Expansion into Red Giant
Once all of the hydrogen in the star's core is converted to helium, the core collapses on itself, causing the star to expand. As it expands, it first becomes a sub-giant star, then a red giant. Red giants have cooler surfaces than main sequence stars; and because of this, they will appear red rather than yellow. If the star is massive enough, it can become large enough to be classified as a supergiant.
Fusion of Heavier Elements
As it expands, the star begins fusing helium molecules in its core, and the energy of this reaction prevents the core from collapsing. Once helium fusion ends, the core shrinks, and the star begins fusing carbon. This process repeats until iron begins appearing in the core. Iron fusion absorbs energy, so the presence of iron causes the core to collapse. If the star is massive enough, the implosion creates a supernova.
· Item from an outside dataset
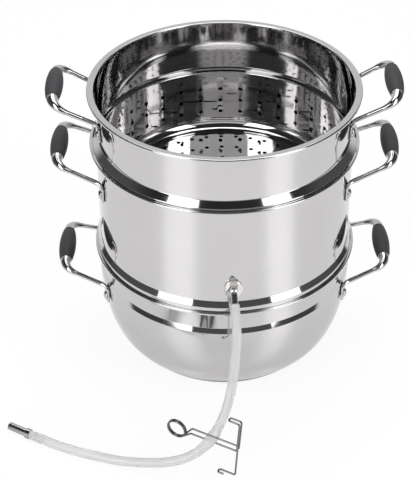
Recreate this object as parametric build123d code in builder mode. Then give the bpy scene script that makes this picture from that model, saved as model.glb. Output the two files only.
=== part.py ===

Smaller stars like the sun contract peacefully into white dwarfs while their outer shells radiate away as planetary nebulae.
Supernovae and Planetary Nebulae
A supernova explosion is one of the brightest events in the universe. Most of the star's material is blown into the space, but the core implodes rapidly into a neutron star or a singularity known a s a black hole. Less massive stars don't explode like this. Their cores contract into tiny, hot stars called white dwarfs while the outer material drifts away. Stars smaller than the sun don't have enough mass to burn with anything but a red glow during their main sequence. These red dwarves, which are difficult to spot but which may be the most common stars out there, can burn for trillions of years. Astronomers suspect that some red dwarves have been in their main sequence since shortly after the Big Bang.